The company provided clothing for the war effort during both World Wars. During World War II, GWG produced up to 100,000 pieces of military clothing per month for the Canadian and Allied armed forces, making it the largest clothing manufacturer in the British Commonwealth.

In 1972, GWG's Donald Freeland developed the stone washed technique for its products, increasing the softness and flexibility of the rigid denim fabric. During the remainder of the 1970s, the denim and textiles industry fully adopted the stone-washing technique, helping to bring denim to a larger and more versatile market.

=== Acquisition ===
In 1961, Levi Strauss acquired 75 percent of GWG, expanding these holdings to 100 percent in 1972, at a time when GWG held roughly 30 percent of the Canadian jeanswear market.

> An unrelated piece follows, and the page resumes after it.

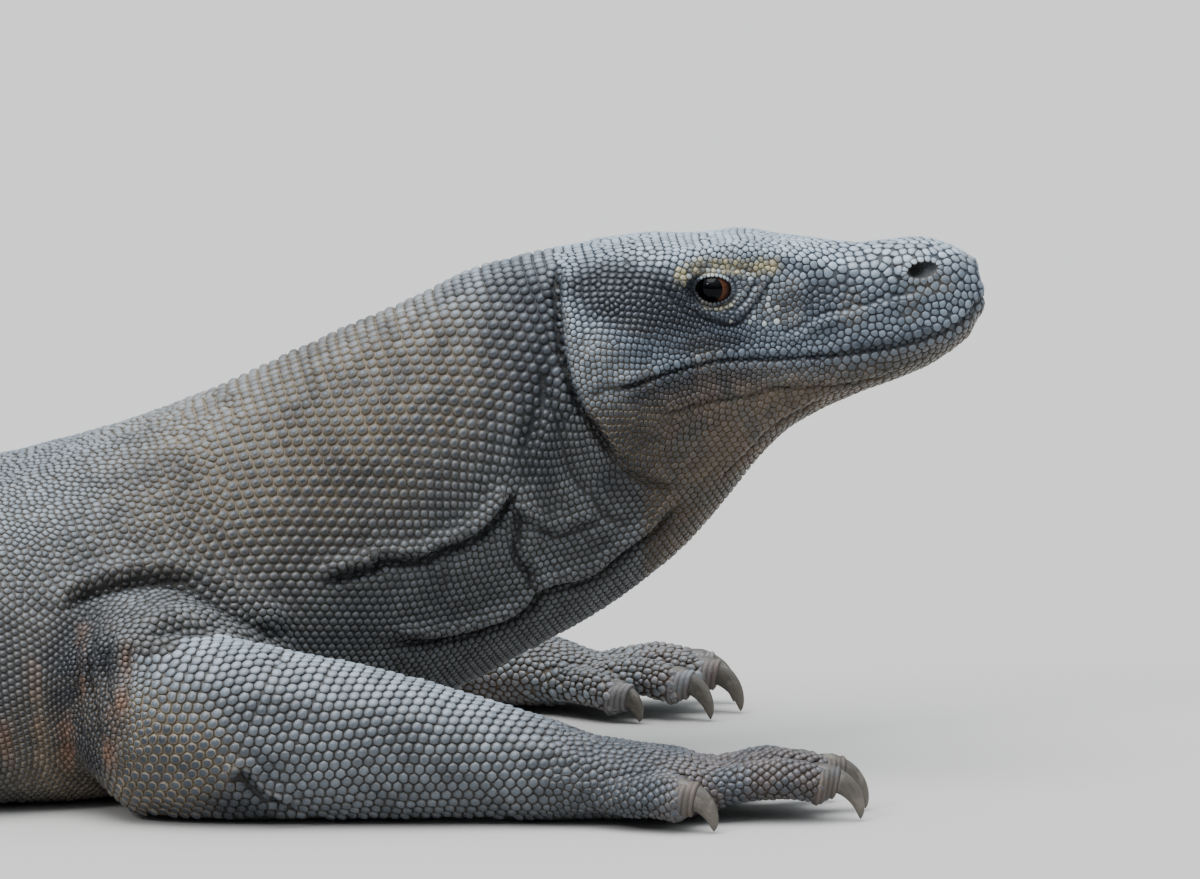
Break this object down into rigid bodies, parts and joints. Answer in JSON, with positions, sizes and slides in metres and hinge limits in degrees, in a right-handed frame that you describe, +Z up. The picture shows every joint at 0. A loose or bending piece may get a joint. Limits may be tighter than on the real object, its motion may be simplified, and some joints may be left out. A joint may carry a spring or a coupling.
{
  "type": "komodo dragon, lying with its head raised",
  "caption": "Life-size still model of a Komodo dragon resting on its belly, forelegs stretched ahead, head and neck raised and turned straight forward, mouth shut, tail curved behind.",
  "frame": {"origin": "on the floor, in the middle of the flat that the belly rests on", "axes": "+X towards the nose, +Y to the animal's left, +Z up"},
  "size_m": [2.4233, 0.8304, 0.277],
  "materials": {
    "hide": "matt scaly hide, slate grey-brown, bluish on the head and forelegs",
    "claw": "satin grey-brown horn",
    "eye": "wet gloss, dark brown to black"
  },
  "bodies": {
    "root": {"belly": "hide", "chest": "hide", "eye_left": "eye", "eye_right": "eye", "foot_left": "hide", "foot_left_claw_1": "claw", "foot_left_claw_2": "claw", "foot_left_claw_3": "claw", "foot_left_claw_4": "claw", "foot_left_claw_5": "claw", "foot_right": "hide", "foot_right_claw_1": "claw", "foot_right_claw_2": "claw", "foot_right_claw_3": "claw", "foot_right_claw_4": "claw", "foot_right_claw_5": "claw", "forearm_left": "hide", "forearm_right": "hide", "hand_left": "hide", "hand_left_claw_1": "claw", "hand_left_claw_2": "claw", "hand_left_claw_3": "claw", "hand_left_claw_4": "claw", "hand_left_claw_5": "claw", "hand_right": "hide", "hand_right_claw_1": "claw", "hand_right_claw_2": "claw", "hand_right_claw_3": "claw", "hand_right_claw_4": "claw", "hand_right_claw_5": "claw", "head": "hide", "lower_jaw": "hide", "neck_front": "hide", "neck_rear": "hide", "pelvis": "hide", "shank_left": "hide", "shank_right": "hide", "tail_middle": "hide", "tail_rear": "hide", "tail_root": "hide", "tail_tip": "hide", "thigh_left": "hide", "thigh_right": "hide", "upper_arm_left": "hide", "upper_arm_right": "hide"}
  },
  "joints": []
}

Market share for the workman like quality of GWG jeans fell as designer label and fashion oriented jeans grew in popularity. By the early 1990s, the GWG brand held less than 5 percent of the Canadian market. The same conditions were impacting the market share for the Levi brand, leading to Levi Strauss closing a number of factories worldwide and taking direct control of the operations of GWG in 2002. Attempts to make the GWG brand profitable again were not successful, and the Edmonton GWG factory, along with all remaining Levi Strauss factories in North America, closed in 2004.